On the first show, he was in the studio and gave a little monologue that would have been fine for a late night changeover on R1 with David "Kid" Jensen but was embarrassingly unsuitable for a 6pm Saturday evening TV slot. From the embarrassed titters that greeted his mention of going to see a band called Christians In Search of Filth during the week, it was clear the studio audience had no idea what to make of him. It was so badly pitched , you wondered how his usually sound judgement could have gone so awry.
After that Peel was switched to being the outside broadcaster for the stunts that couldn't be accommodated in the studio. In September 1983 he narrowly avoided being maimed or killed by flying metal when a car turned over at speed and he never appeared again. According to Edmunds they never spoke after that.
Perhaps some of Peel's chagrin was down to the choice of replacement. Mike Smith was at the absolute opposite end of the DJ spectrum to Peel, an ambitious self-publicist with no interest in music whatsoever. His willingness to be the butt of Edmunds's jokes, whilst stood in the rain until his own big gig came along, became a distinctive feature of the show.
As to the musical content it did manage to lay down a couple of marks in musical history. The first series climaxed with what, until earlier this year, was the last public appearance by Abba. It was preceded by an exquisitely awkward interview with the band, with poor Edmunds visibly struggling with the Scandinavian winter's chill they'd brought over with them.
By the second season the ratings had improved and artists appearing on the show could expect to see a sales boost in the charts the following week. This gave Edmunds another awkward interview to manage. Paul McCartney and Michael Jackson had made another single together , "Say Say Say " and then lazily decided not to make a video for it ; after all, Queen and David Bowie hadn't bothered for Under Pressure two years earlier. That however was a decent song. "Say Say Say " sounded like an outtake from Off The Wall and an outtake from Back To The Egg had been bolted together by a welder. After two weeks in the charts, the public correctly divined that this Event Single was actually mediocre rubbish and it started to drop from its number 10 peak.
A dismayed Macca quickly got off his arse and on to a plane to California to shoot a video with Jacko. He then presented it to Top Of The Pops but the programme had a longstanding rule that they didn't feature songs that were going down the charts and Hurll commendably stood his ground against McCartney's special pleading. He offered McCartney a slot for the video on this show provided that he came in for an interview, his first for the BBC in a decade.
With ill grace McCartney accepted the offer, much to the displeasure of Olivia Newton-John who hadn't expected to be playing second fiddle to anyone on her appearance. Macca brought along Linda to eat up some of the time. I thought Edmunds handled it well. He knew neither of them wanted to be there and that he wasn't going to get any great revelation out of the former Beatle but he stayed in control and didn't give him too many opportunities for monosyllabic answers. The single duly climbed back up to number 2 so Macca got the pay-off he wanted but there was no mistaking that he'd been brought down a peg. It was a considerable coup for Hurll who'd faced off against a megastar and got him to dance to his tune.
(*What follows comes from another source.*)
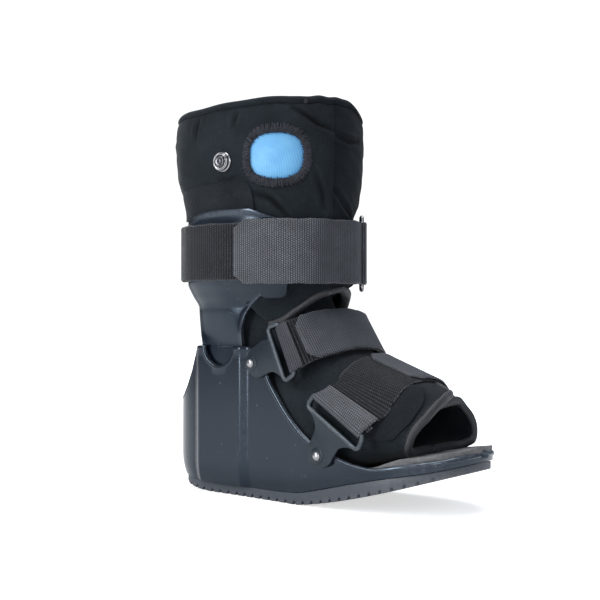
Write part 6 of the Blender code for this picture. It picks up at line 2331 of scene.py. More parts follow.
@dataclass
class CalfLiner:
    """Padded tube round the calf, lapped at the front, with a rolled collar and a bound edge."""

    collar: float = 0.0060
    front_drop: float = 0.0100
    column_step: float = 2.4
    outer_rows: int = 58

    def creases(self) -> tuple[Crease, ...]:
        """Creases of the wall above the strap."""
        return (
            Crease(((-105.9, 0.3000), (-107.8, 0.2950), (-108.6, 0.2900), (-108.0, 0.2850)),
                   0.0011, 0.0020),
            Crease(((-76.8, 0.3010), (-78.5, 0.2958), (-79.8, 0.2904)), 0.0010, 0.0018),
            Crease(((-43.5, 0.3040), (-34.4, 0.2973), (-26.7, 0.2915), (-17.2, 0.2876)),
                   0.0015, 0.0024),
            Crease(((-13.8, 0.2841), (-1.4, 0.2806), (12.0, 0.2812)), 0.0012, 0.0022),
            Crease(((-66.1, 0.2379), (-60.8, 0.2361), (-57.1, 0.2337), (-52.1, 0.2268),
                    (-47.0, 0.2195)), 0.0016, 0.0024),
            Crease(((-14.6, 0.2422), (-4.1, 0.2319), (8.9, 0.2203)), 0.0014, 0.0024),
            Crease(((-30.0, 0.2560), (-24.0, 0.2400), (-22.0, 0.2260)), 0.0008, 0.0026),
            Crease(((-92.0, 0.2520), (-84.0, 0.2500), (-76.0, 0.2530)), 0.0007, 0.0022),
            Crease(((-140.0, 0.2900), (-150.0, 0.2840), (-162.0, 0.2850)), 0.0011, 0.0024),
            Crease(((172.0, 0.2700), (160.0, 0.2620), (146.0, 0.2640)), 0.0012, 0.0024),
            Crease(((-176.0, 0.2420), (-164.0, 0.2360), (-150.0, 0.2370)), 0.0010, 0.0024),
            Crease(((100.0, 0.3000), (88.0, 0.2900), (80.0, 0.2740)), 0.0012, 0.0024),
            Crease(((60.0, 0.2880), (48.0, 0.2800), (34.0, 0.2790)), 0.0012, 0.0024),
            Crease(((70.0, 0.2480), (58.0, 0.2400), (50.0, 0.2260)), 0.0013, 0.0024),
        )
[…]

Perhaps Macca and Peelie derived a modicum of pleasure from the show's grim demise. Despite the latter's near escape, the show had continued with the daring stunts and just over 30 years ago sent hod carrier Michael Lush to his death in a shoddily prepared bungee jump stunt. They were prosecuted by the Health and Safety Executive in a landmark case and made a big pay out to Lush's family. Edmunds declared he couldn't carry on immediately after the accident and so the show terminated in the most abrupt fashion in November 1986.